The Associated Press ran an
interesting story about
the geography of job growth under the Trump presidency. Its basic point was
that those counties that supported then-candidate Clinton have experienced more
job growth than those counties that supported then-candidate Trump. The larger
point is that economic growth does not lift all boats equally. The unevenness
of the geography of recent growth is not a new finding; the Economics
Innovation Group made the same point with research published
in the Obama era looking at the economic recovery.
The article notes, correctly, that the ailments are due to structural problems
in the local areas: "They are areas where the currently robust national
economy and job market obscure long-standing woes that generations of
politicians have struggled to reverse. There are the long-shuttered
factories, stagnant incomes and the departure of college-educated workers to
cities and surrounding suburbs." But it suddenly veers over the line by
tagging the blame on the Tax Cuts and Jobs Act (TCJA): "But for struggling
communities waiting for jobs to be restored, Trump’s tax cuts — which were
skewed toward corporations and wealthy individuals — have yet to
deliver."
Ok, I get it. There have been conservatives that have oversold the impact of
tax cuts. And the president seems insistent on emphasizing "cuts" to
the exclusion of the incredibly valuable business tax reforms. Fine. But really?
It makes no sense to expect an economy-wide tax bill to somehow miraculously
target struggling pieces of geography that have been unable to solve their own
problems with poor education, weak business climates, and inadequate
infrastructure.
And to gratuitously opine — not report — that this is because it was
"skewed toward corporations and wealthy individuals" is just not
consistent with the facts.
Fully 77 percent of the tax cuts go to individuals or pass-through businesses.
Getting only 23 percent is hardly "skewed toward corporations." Over
one-half of the 2019 individual tax cuts, $133 billion, go to those earning
under $200,000. That’s hardly skewed toward the super wealthy. However, the
share of taxes paid by millionaires increase from 19.3 percent under prior law
to 19.8 percent under the TCJA. Finally, there is no way to avoid large dollar
cuts when reducing the top rate, but the percentage reduction in taxes is much
bigger for those with lower incomes than for the affluent.

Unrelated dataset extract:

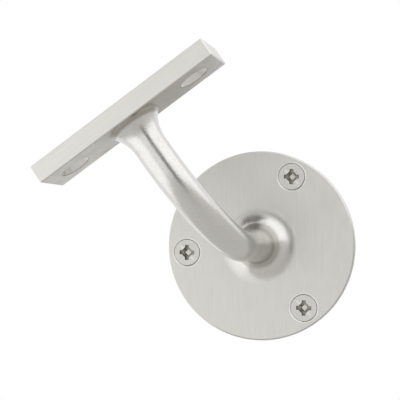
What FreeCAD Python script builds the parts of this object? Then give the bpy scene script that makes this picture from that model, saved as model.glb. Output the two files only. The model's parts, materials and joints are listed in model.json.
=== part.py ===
"""Handrail bracket: a cast bracket on a round rose, with its three wall screws.

Frame: the origin is the centre of the rose's back face, which lies on the wall.
+X runs along the handrail, -Y points out from the wall and +Z is up.
The casting is one piece: a flat round rose, a round arm that grows out of its middle
through a trumpet flare, tapers, turns up in one bend and flares again into the flat
saddle bar that carries the rail. Three countersunk cross-head wood screws sit in the
rose; the two countersunk holes in the saddle bar are empty, ready for the rail screws.
Millimetres throughout.
"""
import FreeCAD, Part
import math
import os
import Sketcher
from FreeCAD import Placement, Rotation, Vector

# Driving dimensions: alias, value, what it is.
DIMENSIONS = [
    ("rose_radius", 38.0, "outer radius of the round rose"),
    ("rose_thickness", 3.4, "thickness of the rose"),
    ("rose_bevel", 0.6, "width of the bevel that breaks the front rim"),
    ("root_flare_end", 12.0, "distance from the wall at which the root flare ends"),
    ("root_radius", 6.8, "radius of the arm there"),
    ("taper_end", 32.0, "distance from the wall at which the arm's taper ends"),
    ("arm_radius", 5.95, "radius of the round arm from there on"),
    ("arm_bend", 41.0, "radius of the arm's bend, on its centre line"),
    ("projection", 82.0, "distance from the wall to the middle of the saddle bar"),
    ("rail_height", 52.3, "height of the saddle bar's underside above the rose's centre"),
    ("top_flare_radius", 9.8, "radius of the flare where it meets the saddle bar"),
    ("top_flare_height", 10.0, "length of that flare along the arm"),
    ("top_flare_lip", 0.3, "thin step at the foot of the flare"),
    ("bar_length", 73.5, "length of the saddle bar"),
    ("bar_width", 22.5, "width of the saddle bar"),
    ("bar_thickness", 6.9, "thickness of the saddle bar"),
    ("bar_bevel", 0.4, "width of the bevel on the saddle bar's edges"),
    ("rail_hole_spacing", 52.0, "distance between the two rail screw holes"),
    ("rail_hole_diameter", 5.5, "diameter of a rail screw hole"),
    ("rail_sink_diameter", 11.0, "diameter of its countersink at the underside"),
    ("sink_angle", 90.0, "included angle of every countersink"),
    ("screw_ring_radius", 30.4, "radius of the circle on which the wall screws sit"),
    ("seat_mouth_diameter", 11.4, "diameter of a wall screw's seat at the rose's front"),
    ("clearance_diameter", 6.0, "diameter of the hole behind the seat"),
    ("screw_length", 38.0, "length of a wall screw, point included"),
    ("head_diameter", 10.4, "diameter of a screw head"),
    ("head_rim", 0.3, "straight rim of a screw head"),
    ("neck_radius", 2.5, "radius of the screw inside the rose"),
    ("shank_radius", 2.75, "radius of the plain shank behind the rose"),
    ("shank_end", 13.0, "distance from the head's top at which the shank ends"),
    ("core_radius", 1.9, "radius of the core under the thread"),
    ("point_length", 3.0, "length of the conical point"),
    ("tip_radius", 0.4, "radius of the blunt tip"),
    ("wing_reach", 3.05, "half the span of the cross recess"),
    ("wing_half_width", 0.8, "half the width of one wing of the cross"),
    ("wing_depth", 1.7, "depth of the wings"),
    ("core_reach", 2.05, "where the sloping sides between the wings start, from the axis"),
    ("core_depth", 2.5, "depth of the recess at the foot of those sides"),
    ("core_floor", 0.92, "where they end, from the axis"),
    ("tick_inner", 2.25, "inner end of a tick mark, from the head's centre"),
    ("tick_length", 1.7, "length of a tick mark"),
    ("tick_width", 0.5, "width of the notch of a tick mark"),
    ("tick_depth", 0.2, "depth of that notch"),
    ("cross_turn", -36.5, "angle of each cross about its axis, from the rail's direction"),
]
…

Those are important facts. And even they understate the potential gains when
the economy fully responds to better incentives to innovate, invest, and thus
raise wages in the United States. That’s why the Tax Foundation finds that
the among the largest gains in after-tax income occur at the lower end of the
income distribution.
The TCJA cut taxes for corporations. The TCJA cut taxes for the rich. But the
TCJA significantly cut taxes for lower incomes and small businesses. You
can’t argue the first two criticisms without conceding the latter
point. Any other depiction is simply bad reporting.